_Short exercise_
The listing below contains a span that opens with the line containing "What build123d script" and closes with the line containing "from math import pi". Return that span exactly.

_Scripts that build objects_
__________________________________________________

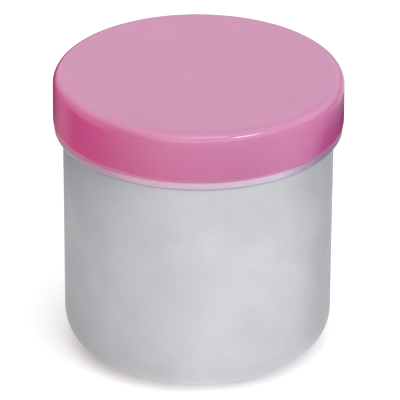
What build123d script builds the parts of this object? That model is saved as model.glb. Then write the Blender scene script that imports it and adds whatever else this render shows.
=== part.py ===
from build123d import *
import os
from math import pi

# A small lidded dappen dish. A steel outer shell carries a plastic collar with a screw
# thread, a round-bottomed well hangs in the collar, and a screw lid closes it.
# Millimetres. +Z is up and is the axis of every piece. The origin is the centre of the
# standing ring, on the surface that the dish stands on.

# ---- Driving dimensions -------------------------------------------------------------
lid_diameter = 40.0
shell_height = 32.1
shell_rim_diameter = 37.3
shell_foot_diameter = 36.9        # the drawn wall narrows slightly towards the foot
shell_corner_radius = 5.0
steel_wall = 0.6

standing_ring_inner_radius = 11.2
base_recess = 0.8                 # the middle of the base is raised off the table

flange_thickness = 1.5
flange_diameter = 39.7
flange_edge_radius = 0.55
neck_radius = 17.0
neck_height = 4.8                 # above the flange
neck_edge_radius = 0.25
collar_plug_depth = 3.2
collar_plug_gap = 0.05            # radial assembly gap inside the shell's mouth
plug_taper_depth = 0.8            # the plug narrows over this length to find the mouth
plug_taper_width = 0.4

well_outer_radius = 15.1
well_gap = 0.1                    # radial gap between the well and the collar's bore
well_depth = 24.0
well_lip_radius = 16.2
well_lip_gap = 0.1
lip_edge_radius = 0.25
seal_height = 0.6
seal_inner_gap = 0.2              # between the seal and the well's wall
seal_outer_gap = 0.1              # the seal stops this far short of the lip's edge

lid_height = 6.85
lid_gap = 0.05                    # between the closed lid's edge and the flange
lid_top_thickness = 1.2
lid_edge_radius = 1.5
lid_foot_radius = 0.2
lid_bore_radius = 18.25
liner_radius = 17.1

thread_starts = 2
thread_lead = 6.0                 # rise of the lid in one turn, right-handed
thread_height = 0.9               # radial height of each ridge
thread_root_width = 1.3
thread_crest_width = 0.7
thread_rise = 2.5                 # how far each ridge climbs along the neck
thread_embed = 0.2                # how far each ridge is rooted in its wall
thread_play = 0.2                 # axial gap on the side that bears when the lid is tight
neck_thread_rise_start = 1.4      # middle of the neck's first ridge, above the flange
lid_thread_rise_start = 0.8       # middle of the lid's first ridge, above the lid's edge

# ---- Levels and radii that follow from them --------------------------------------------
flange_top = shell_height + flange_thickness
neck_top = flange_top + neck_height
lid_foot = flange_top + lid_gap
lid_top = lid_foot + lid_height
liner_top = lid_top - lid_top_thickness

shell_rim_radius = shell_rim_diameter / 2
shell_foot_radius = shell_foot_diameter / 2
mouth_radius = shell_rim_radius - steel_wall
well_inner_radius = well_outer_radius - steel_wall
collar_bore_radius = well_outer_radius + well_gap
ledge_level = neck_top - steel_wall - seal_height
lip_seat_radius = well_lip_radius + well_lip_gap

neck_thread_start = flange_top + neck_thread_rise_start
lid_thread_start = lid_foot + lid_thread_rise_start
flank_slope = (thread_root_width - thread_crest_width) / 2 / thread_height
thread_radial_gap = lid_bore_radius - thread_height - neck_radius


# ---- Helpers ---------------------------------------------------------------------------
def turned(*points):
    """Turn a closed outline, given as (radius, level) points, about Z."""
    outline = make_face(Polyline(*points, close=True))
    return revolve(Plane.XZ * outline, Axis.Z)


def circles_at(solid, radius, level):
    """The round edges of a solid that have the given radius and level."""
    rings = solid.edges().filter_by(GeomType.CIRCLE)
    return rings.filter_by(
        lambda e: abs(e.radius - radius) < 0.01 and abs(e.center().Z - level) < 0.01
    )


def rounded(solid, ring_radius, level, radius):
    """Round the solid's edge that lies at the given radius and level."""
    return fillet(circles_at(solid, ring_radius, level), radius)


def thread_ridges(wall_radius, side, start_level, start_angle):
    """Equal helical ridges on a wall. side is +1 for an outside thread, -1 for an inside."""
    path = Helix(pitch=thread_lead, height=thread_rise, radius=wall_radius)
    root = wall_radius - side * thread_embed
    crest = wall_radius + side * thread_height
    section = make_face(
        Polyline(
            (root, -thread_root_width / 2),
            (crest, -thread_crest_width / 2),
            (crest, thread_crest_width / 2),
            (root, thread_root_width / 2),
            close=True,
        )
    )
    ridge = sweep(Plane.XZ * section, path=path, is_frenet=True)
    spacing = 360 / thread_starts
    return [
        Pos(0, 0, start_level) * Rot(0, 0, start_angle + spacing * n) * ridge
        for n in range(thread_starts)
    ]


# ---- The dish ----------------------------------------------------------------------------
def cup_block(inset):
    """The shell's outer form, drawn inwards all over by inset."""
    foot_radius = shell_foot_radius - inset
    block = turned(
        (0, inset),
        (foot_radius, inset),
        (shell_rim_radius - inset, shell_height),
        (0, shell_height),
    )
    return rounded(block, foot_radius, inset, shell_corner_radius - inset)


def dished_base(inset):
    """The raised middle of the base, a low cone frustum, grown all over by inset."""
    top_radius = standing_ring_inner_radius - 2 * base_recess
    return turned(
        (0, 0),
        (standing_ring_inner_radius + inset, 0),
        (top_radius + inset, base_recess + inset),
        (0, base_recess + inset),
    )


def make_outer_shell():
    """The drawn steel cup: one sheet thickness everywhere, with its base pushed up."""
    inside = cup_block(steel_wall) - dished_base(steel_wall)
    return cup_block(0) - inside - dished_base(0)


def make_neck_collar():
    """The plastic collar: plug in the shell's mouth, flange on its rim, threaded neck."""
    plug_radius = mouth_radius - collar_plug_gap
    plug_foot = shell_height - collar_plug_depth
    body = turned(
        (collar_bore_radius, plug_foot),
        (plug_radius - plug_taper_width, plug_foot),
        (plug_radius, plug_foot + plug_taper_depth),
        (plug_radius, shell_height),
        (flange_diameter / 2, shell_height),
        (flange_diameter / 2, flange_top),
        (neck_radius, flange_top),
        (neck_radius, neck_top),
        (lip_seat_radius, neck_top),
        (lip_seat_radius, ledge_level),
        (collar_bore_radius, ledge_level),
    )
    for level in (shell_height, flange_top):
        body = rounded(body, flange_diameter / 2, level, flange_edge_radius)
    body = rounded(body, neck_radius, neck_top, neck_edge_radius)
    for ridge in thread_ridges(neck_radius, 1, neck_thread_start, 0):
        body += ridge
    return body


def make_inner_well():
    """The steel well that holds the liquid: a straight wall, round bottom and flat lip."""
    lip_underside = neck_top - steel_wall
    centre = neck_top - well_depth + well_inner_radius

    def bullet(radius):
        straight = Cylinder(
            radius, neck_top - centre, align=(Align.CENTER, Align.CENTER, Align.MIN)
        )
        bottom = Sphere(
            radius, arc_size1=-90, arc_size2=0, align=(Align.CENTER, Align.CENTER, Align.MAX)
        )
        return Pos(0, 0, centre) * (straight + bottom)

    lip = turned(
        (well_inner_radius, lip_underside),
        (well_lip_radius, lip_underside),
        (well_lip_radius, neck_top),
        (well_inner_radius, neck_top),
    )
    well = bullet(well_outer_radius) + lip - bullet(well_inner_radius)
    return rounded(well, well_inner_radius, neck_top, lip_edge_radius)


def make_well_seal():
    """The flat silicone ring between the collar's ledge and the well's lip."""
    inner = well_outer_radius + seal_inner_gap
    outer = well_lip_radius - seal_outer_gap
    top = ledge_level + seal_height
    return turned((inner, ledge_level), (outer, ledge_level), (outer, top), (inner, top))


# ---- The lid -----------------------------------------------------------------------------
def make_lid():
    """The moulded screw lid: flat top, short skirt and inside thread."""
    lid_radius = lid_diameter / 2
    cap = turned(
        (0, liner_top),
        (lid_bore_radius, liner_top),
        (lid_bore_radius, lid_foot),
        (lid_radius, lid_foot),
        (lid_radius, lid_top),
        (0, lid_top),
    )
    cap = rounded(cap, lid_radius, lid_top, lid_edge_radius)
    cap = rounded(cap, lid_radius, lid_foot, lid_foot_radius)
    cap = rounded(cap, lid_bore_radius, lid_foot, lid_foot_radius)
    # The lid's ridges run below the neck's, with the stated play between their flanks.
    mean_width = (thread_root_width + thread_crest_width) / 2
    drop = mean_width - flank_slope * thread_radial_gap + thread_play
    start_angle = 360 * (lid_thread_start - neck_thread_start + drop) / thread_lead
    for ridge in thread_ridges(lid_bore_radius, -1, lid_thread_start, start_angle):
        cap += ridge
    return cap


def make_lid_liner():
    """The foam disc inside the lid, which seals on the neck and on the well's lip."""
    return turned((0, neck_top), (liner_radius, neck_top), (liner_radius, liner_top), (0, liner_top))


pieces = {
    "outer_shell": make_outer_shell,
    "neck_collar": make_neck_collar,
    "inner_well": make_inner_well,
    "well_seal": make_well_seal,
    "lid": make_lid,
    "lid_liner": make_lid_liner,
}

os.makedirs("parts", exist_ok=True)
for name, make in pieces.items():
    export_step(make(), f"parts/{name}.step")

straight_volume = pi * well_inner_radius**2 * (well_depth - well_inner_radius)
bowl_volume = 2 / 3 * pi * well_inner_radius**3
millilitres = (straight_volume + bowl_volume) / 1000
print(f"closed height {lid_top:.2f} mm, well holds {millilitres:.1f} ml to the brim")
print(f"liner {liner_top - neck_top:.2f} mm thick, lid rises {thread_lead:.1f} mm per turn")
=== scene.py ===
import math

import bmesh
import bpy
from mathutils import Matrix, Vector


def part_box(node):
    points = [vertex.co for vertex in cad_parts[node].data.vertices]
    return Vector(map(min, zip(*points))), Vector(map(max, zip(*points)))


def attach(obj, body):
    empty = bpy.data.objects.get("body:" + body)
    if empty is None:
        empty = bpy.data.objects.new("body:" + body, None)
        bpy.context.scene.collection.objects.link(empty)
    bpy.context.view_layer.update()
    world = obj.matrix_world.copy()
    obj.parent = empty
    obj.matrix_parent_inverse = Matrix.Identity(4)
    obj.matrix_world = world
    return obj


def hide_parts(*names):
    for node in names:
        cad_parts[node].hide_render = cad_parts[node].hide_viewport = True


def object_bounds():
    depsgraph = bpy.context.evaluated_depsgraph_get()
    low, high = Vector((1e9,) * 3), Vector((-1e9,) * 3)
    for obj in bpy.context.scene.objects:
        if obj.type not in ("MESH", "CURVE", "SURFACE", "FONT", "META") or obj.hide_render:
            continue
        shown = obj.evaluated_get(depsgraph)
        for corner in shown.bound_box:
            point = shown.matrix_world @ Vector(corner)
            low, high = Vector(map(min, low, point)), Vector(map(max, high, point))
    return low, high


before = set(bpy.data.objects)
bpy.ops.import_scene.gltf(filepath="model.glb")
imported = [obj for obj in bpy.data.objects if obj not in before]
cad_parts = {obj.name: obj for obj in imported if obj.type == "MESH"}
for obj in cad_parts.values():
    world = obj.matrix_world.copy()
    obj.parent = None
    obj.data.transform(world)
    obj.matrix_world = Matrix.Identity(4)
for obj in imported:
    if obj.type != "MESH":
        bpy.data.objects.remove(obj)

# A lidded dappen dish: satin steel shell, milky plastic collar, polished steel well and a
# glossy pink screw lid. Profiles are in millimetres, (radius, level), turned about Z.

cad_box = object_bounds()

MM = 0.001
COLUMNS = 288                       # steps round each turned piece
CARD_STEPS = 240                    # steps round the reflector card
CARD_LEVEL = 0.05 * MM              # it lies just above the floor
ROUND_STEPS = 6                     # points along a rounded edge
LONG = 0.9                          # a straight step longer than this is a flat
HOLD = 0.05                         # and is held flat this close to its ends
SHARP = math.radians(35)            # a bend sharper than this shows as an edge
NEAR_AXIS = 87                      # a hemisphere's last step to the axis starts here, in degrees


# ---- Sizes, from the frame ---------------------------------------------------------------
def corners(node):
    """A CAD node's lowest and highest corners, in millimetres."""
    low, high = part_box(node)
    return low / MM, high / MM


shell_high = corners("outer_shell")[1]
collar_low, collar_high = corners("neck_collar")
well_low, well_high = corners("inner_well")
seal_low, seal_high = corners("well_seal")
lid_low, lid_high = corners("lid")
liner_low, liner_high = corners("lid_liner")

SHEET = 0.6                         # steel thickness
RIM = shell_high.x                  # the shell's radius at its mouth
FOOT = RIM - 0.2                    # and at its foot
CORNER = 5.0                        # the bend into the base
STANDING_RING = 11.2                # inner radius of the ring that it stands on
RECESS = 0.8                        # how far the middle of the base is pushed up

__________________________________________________

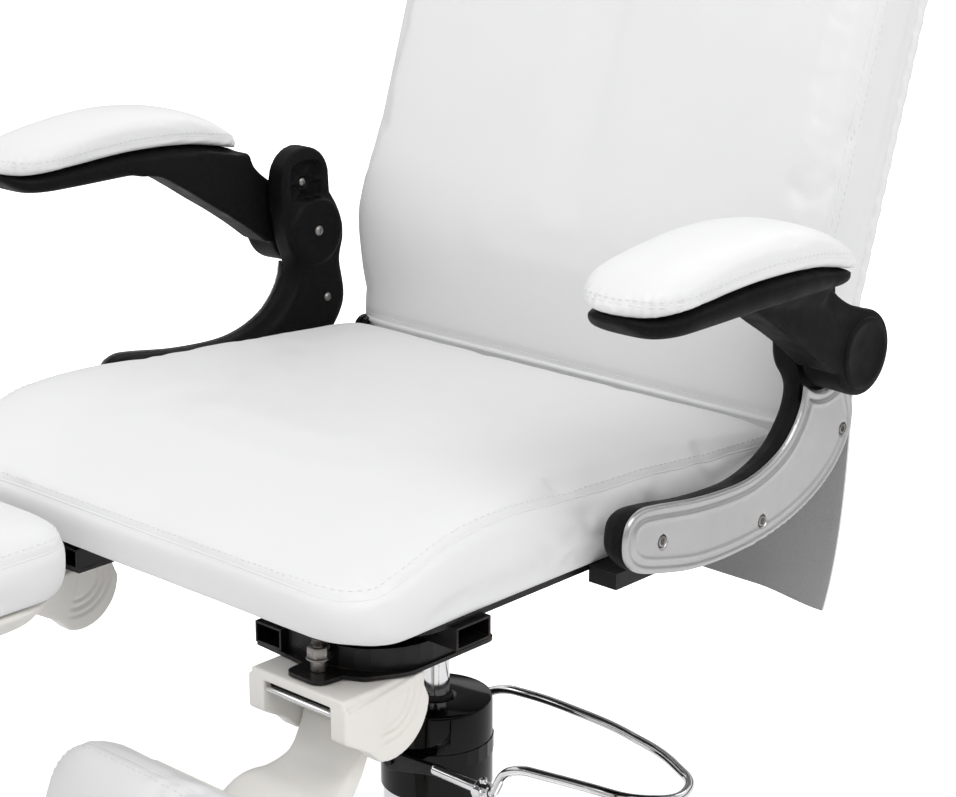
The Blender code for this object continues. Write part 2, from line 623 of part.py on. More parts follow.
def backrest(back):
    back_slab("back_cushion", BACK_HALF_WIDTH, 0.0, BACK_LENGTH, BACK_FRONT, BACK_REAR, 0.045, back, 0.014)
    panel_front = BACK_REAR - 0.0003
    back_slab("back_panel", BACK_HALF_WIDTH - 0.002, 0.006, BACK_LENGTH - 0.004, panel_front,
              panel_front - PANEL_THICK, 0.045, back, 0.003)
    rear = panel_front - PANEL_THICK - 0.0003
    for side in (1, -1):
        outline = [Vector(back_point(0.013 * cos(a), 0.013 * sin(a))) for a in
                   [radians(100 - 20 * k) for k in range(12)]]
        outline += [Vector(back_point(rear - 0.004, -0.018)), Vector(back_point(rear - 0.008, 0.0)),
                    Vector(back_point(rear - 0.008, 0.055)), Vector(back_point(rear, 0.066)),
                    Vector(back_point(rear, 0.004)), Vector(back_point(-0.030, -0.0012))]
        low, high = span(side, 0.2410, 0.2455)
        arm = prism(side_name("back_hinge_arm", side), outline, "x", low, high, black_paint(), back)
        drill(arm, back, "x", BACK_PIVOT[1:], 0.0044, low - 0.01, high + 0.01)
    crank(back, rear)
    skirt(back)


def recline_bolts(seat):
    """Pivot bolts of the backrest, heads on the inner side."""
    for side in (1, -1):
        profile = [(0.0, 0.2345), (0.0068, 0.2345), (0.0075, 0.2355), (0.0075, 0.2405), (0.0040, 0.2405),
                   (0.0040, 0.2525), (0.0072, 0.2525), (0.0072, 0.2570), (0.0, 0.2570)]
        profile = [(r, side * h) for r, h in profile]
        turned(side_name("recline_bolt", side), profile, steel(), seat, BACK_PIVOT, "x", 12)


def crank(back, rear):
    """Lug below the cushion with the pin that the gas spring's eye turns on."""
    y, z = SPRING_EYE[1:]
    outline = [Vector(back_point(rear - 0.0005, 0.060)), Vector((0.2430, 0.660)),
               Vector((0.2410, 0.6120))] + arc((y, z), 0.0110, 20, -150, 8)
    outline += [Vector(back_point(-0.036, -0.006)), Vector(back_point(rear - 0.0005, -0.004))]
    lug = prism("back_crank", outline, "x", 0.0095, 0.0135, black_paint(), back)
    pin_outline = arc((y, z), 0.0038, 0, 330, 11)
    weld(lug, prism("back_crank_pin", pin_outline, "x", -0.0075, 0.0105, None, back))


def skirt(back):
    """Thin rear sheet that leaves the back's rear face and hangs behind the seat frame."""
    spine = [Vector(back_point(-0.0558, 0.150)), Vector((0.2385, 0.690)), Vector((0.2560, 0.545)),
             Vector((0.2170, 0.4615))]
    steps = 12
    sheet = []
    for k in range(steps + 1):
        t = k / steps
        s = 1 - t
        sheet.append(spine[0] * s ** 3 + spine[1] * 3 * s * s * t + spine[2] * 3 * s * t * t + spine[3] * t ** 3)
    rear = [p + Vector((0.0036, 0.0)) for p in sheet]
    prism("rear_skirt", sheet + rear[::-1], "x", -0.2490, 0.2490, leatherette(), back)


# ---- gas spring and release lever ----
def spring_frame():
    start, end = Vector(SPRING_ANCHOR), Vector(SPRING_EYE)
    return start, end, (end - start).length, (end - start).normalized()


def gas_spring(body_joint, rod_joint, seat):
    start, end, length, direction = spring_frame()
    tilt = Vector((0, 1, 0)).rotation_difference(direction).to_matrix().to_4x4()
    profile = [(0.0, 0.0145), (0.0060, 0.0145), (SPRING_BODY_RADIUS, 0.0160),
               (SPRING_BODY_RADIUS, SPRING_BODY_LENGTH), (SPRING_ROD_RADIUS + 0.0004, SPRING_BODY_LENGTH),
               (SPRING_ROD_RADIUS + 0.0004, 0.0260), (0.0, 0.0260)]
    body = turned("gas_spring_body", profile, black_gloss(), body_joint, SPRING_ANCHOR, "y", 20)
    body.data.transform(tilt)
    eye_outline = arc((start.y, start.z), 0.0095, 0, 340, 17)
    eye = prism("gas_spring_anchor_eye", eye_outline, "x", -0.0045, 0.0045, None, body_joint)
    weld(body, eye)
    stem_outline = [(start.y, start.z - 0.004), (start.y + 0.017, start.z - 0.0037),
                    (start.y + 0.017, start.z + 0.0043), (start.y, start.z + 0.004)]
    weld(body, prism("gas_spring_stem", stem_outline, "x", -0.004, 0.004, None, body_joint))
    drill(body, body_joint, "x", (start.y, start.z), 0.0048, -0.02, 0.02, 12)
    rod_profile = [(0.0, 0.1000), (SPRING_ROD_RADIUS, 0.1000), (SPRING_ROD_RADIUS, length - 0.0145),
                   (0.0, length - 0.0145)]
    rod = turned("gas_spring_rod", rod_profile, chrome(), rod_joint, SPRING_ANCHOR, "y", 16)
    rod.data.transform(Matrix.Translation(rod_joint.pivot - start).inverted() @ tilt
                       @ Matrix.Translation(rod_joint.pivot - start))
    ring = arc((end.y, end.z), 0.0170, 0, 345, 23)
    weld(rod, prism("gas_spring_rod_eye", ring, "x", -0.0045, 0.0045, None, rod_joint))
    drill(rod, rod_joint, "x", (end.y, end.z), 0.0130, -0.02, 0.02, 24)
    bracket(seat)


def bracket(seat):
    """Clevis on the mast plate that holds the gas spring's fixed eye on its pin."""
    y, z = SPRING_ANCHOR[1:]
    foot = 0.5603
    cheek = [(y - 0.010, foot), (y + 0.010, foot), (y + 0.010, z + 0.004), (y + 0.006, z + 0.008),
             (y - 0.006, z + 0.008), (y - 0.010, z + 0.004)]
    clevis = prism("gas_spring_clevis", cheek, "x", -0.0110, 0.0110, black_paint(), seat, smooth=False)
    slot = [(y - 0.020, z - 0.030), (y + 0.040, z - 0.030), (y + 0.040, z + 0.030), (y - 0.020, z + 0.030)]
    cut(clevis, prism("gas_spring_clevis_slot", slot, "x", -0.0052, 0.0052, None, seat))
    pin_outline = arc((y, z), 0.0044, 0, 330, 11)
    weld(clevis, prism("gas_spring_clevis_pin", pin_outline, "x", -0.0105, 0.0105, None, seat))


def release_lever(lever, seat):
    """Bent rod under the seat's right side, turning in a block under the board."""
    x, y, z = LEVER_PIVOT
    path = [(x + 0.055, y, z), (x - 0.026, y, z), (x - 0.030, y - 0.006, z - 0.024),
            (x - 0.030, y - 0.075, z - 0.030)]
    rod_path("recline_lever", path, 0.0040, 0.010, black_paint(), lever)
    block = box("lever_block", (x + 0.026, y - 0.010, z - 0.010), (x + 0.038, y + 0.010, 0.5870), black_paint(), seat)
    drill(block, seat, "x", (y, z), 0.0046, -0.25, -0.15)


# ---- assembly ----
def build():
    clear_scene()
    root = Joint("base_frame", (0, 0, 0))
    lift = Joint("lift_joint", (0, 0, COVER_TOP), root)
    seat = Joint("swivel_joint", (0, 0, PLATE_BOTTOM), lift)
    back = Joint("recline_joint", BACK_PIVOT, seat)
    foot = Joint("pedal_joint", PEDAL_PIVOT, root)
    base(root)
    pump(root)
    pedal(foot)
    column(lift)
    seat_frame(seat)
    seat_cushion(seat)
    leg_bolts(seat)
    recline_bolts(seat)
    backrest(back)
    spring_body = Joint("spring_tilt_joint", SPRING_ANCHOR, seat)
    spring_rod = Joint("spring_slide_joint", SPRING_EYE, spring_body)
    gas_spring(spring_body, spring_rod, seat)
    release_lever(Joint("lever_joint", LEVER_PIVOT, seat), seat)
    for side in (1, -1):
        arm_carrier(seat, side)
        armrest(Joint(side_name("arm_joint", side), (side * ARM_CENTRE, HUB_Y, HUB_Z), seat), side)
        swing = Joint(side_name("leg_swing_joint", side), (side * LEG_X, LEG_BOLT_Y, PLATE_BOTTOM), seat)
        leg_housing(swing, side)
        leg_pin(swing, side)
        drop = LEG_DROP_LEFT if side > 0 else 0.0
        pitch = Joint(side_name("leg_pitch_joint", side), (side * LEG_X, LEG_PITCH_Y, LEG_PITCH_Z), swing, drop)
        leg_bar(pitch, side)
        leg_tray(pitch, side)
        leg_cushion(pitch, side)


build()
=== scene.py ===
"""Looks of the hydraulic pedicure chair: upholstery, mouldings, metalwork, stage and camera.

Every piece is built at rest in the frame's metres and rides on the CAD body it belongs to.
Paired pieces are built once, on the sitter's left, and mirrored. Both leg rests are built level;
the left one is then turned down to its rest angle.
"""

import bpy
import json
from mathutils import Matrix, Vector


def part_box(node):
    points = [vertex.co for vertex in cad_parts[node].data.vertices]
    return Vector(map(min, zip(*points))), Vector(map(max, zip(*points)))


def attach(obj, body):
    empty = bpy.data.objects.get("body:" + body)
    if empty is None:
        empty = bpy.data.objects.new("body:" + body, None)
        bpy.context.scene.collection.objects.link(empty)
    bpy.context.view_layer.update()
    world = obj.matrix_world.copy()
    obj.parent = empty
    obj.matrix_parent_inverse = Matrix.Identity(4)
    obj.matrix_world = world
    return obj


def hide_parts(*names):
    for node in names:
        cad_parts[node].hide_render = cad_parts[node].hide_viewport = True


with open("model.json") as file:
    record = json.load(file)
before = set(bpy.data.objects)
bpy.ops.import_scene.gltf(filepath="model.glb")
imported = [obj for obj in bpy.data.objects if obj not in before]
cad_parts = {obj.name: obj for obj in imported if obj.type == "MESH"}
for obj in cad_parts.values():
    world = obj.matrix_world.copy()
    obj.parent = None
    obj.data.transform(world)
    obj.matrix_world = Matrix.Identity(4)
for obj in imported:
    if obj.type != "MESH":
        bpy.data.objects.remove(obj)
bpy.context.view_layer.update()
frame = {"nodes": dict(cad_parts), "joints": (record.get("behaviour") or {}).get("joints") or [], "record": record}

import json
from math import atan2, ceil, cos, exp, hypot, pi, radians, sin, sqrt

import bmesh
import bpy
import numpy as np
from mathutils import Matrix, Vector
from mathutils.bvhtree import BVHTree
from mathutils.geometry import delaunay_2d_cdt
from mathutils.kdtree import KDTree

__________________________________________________

_Result below_
What build123d script builds the parts of this object? That model is saved as model.glb. Then write the Blender scene script that imports it and adds whatever else this render shows.
=== part.py ===
from build123d import *
import os
from math import pi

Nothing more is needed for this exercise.